--- DATA LINES ---

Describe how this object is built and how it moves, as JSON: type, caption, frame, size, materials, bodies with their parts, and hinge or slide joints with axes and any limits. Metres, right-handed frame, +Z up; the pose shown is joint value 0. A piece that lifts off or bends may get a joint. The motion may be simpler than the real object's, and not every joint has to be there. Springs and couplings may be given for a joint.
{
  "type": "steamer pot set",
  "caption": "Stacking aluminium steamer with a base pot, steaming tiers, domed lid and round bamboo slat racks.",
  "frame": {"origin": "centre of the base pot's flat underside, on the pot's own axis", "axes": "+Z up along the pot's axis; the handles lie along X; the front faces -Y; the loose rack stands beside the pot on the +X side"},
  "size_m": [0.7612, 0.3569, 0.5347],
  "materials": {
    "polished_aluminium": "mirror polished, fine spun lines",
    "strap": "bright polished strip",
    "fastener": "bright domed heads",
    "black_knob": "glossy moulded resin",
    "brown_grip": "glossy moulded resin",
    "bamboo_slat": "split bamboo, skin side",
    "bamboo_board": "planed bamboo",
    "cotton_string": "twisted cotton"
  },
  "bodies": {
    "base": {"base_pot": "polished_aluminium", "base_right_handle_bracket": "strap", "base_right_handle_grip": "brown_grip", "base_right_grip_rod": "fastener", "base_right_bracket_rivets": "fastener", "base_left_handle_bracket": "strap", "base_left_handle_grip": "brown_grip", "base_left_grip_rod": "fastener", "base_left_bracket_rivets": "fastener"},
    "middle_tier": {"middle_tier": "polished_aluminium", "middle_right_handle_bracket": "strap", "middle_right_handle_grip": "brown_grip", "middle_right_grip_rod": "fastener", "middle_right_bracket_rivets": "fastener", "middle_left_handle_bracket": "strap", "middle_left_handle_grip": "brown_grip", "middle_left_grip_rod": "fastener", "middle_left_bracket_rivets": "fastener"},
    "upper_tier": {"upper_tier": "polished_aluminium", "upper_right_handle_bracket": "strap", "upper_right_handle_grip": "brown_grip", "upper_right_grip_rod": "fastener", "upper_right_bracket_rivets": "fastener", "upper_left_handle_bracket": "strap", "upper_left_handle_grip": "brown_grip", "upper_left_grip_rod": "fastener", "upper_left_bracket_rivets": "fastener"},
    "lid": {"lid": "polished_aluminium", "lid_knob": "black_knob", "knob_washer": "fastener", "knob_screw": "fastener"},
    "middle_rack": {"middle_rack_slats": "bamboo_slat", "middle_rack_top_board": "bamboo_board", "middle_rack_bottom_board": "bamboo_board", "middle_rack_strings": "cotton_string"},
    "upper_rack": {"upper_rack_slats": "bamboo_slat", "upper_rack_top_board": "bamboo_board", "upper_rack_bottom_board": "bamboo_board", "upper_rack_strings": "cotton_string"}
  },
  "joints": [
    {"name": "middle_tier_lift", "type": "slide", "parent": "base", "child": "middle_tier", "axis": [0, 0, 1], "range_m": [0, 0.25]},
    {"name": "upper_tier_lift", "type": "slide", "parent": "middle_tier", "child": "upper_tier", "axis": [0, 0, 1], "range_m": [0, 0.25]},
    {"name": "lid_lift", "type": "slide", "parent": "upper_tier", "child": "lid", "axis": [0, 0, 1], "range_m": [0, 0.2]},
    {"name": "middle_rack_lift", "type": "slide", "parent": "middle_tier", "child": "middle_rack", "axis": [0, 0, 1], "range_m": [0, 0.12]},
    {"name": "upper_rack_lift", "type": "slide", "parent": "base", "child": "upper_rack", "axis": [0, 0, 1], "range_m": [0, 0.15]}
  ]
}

---

Copy each line of the data above without altering a single character.

Describe how this object is built and how it moves, as JSON: type, caption, frame, size, materials, bodies with their parts, and hinge or slide joints with axes and any limits. Metres, right-handed frame, +Z up; the pose shown is joint value 0. A piece that lifts off or bends may get a joint. The motion may be simpler than the real object's, and not every joint has to be there. Springs and couplings may be given for a joint.
{
  "type": "steamer pot set",
  "caption": "Stacking aluminium steamer with a base pot, steaming tiers, domed lid and round bamboo slat racks.",
  "frame": {"origin": "centre of the base pot's flat underside, on the pot's own axis", "axes": "+Z up along the pot's axis; the handles lie along X; the front faces -Y; the loose rack stands beside the pot on the +X side"},
  "size_m": [0.7612, 0.3569, 0.5347],
  "materials": {
    "polished_aluminium": "mirror polished, fine spun lines",
    "strap": "bright polished strip",
    "fastener": "bright domed heads",
    "black_knob": "glossy moulded resin",
    "brown_grip": "glossy moulded resin",
    "bamboo_slat": "split bamboo, skin side",
    "bamboo_board": "planed bamboo",
    "cotton_string": "twisted cotton"
  },
  "bodies": {
    "base": {"base_pot": "polished_aluminium", "base_right_handle_bracket": "strap", "base_right_handle_grip": "brown_grip", "base_right_grip_rod": "fastener", "base_right_bracket_rivets": "fastener", "base_left_handle_bracket": "strap", "base_left_handle_grip": "brown_grip", "base_left_grip_rod": "fastener", "base_left_bracket_rivets": "fastener"},
    "middle_tier": {"middle_tier": "polished_aluminium", "middle_right_handle_bracket": "strap", "middle_right_handle_grip": "brown_grip", "middle_right_grip_rod": "fastener", "middle_right_bracket_rivets": "fastener", "middle_left_handle_bracket": "strap", "middle_left_handle_grip": "brown_grip", "middle_left_grip_rod": "fastener", "middle_left_bracket_rivets": "fastener"},
    "upper_tier": {"upper_tier": "polished_aluminium", "upper_right_handle_bracket": "strap", "upper_right_handle_grip": "brown_grip", "upper_right_grip_rod": "fastener", "upper_right_bracket_rivets": "fastener", "upper_left_handle_bracket": "strap", "upper_left_handle_grip": "brown_grip", "upper_left_grip_rod": "fastener", "upper_left_bracket_rivets": "fastener"},
    "lid": {"lid": "polished_aluminium", "lid_knob": "black_knob", "knob_washer": "fastener", "knob_screw": "fastener"},
    "middle_rack": {"middle_rack_slats": "bamboo_slat", "middle_rack_top_board": "bamboo_board", "middle_rack_bottom_board": "bamboo_board", "middle_rack_strings": "cotton_string"},
    "upper_rack": {"upper_rack_slats": "bamboo_slat", "upper_rack_top_board": "bamboo_board", "upper_rack_bottom_board": "bamboo_board", "upper_rack_strings": "cotton_string"}
  },
  "joints": [
    {"name": "middle_tier_lift", "type": "slide", "parent": "base", "child": "middle_tier", "axis": [0, 0, 1], "range_m": [0, 0.25]},
    {"name": "upper_tier_lift", "type": "slide", "parent": "middle_tier", "child": "upper_tier", "axis": [0, 0, 1], "range_m": [0, 0.25]},
    {"name": "lid_lift", "type": "slide", "parent": "upper_tier", "child": "lid", "axis": [0, 0, 1], "range_m": [0, 0.2]},
    {"name": "middle_rack_lift", "type": "slide", "parent": "middle_tier", "child": "middle_rack", "axis": [0, 0, 1], "range_m": [0, 0.12]},
    {"name": "upper_rack_lift", "type": "slide", "parent": "base", "child": "upper_rack", "axis": [0, 0, 1], "range_m": [0, 0.15]}
  ]
}